Durant les cinq semaines de grève, le même scénario se reproduira jour après jour. La journée débute par un piquet de grève devant les établissements. Puis, service par service, les personnels se prononcent par vote sur la poursuite du mouvement avant de rejoindre la salle Sacco-Vanzetti de la Bourse du Travail de saint-Etienne, toujours comble. Chaque jour, des militants représentant les différentes organisations syndicales vont informer les personnels des bureaux les moins organisés sur l'évolution du conflit. La participation de ces agents peu syndicalisés, soumis à  la pression de la direction, sera plus faible que dans les grands centres, pourtant pratiquement l'ensemble des bureaux débrayeront, y compris la Direction départementale de la Poste avec des temps forts de plus de 80% de grévistes... Du jamais vu aux PTT.  Ensuite, à  partir de 9-10 heures du matin, des AG intersyndicales de tous les services et bureaux sont organisées à  Roanne et Saint-Etienne. Un vote sur la poursuite du mouvement clôture chaque AG.  La matinée se termine par une manifestation dans les rues des deux villes. Députés, maires, conseillers généraux sont "harcelés" par les demandes d'audiences...


Interpro et solidarité


Dès les premiers débrayages, Joseph Sanguedolce, secrétaire général de l'UD CGT, est informé en permanence. Son analyse de la situation rejoint celle des militants et son implication, très appréciée, lui vaudra un large soutien des postiers stéphanois lors des élections de 1977. Le soutien de l'interpro, sous toutes ses formes (financière, manifestations, pétitions...), jouera un rôle moteur dans l'enracinement du conflit. La population est en général solidaire du mouvement. De jeunes agriculteurs vendront aux grévistes de la viande et des pommes de terre à  prix coûtant.

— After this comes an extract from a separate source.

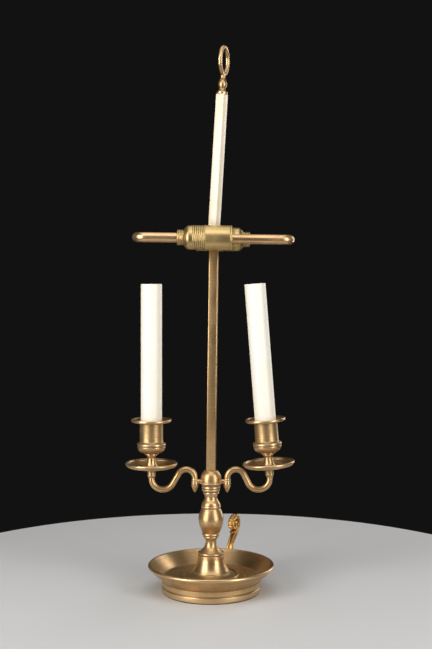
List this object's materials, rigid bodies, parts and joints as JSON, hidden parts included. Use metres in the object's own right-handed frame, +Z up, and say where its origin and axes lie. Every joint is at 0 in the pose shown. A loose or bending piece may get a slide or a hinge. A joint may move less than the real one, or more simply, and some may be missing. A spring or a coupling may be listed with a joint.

Patronat, gouvernement, même combat

La Chambre de Commerce de Saint-Etienne organise un centre de tri du courrier commercial et industriel, et une manifestation en voitures dans les rues de la ville. Elle multiplie les communiqués alarmistes et crie à  la grève politique. Les forces de police évacuent le centre de tri occupé et les directions de la Poste et des Télécoms tentent des pressions sur le personnel en rappelant l'irrégularité de la grève sans préavis. A Paris, les négociations piétinent. Jacques Chirac, Premier ministre, compte sur le pourrissement du conflit et surtout sur la désunion syndicale. La fédération FO et A. Bergeron refusent toute discussion sur le pouvoir d'achat sous forme d'augmentation des salaires. Elle signera début novembre le relevé de propositions du gouvernement et appellera les personnels à  reprendre le travail. Pour sa part, la CGT considère que les postiers ont décidé la grève et qu'il leur appartient quand ils le décideront de reprendre le travail. Avec les postiers, la CGT estime que la question des salaires est au coeur de la grève, oublier cette revendication, c'est trahir les grévistes.


Acquis et déceptions

Les acquis sont malgré tout importants:
- titularisation immédiate de 6000 auxiliaires
- départ en retraite dès 55 ans des personnels des centres de tri
- revalorisation des primes et indemnités
- amélioration du déroulement de carrière
- coup d'arrêt à  la volonté gouvernementale de privatiser les Télécoms et de démanteler le service public
- satisfaction de nombreuses revendications locale.

Toutefois, la déception est grande, en matière de salaire, en particulier.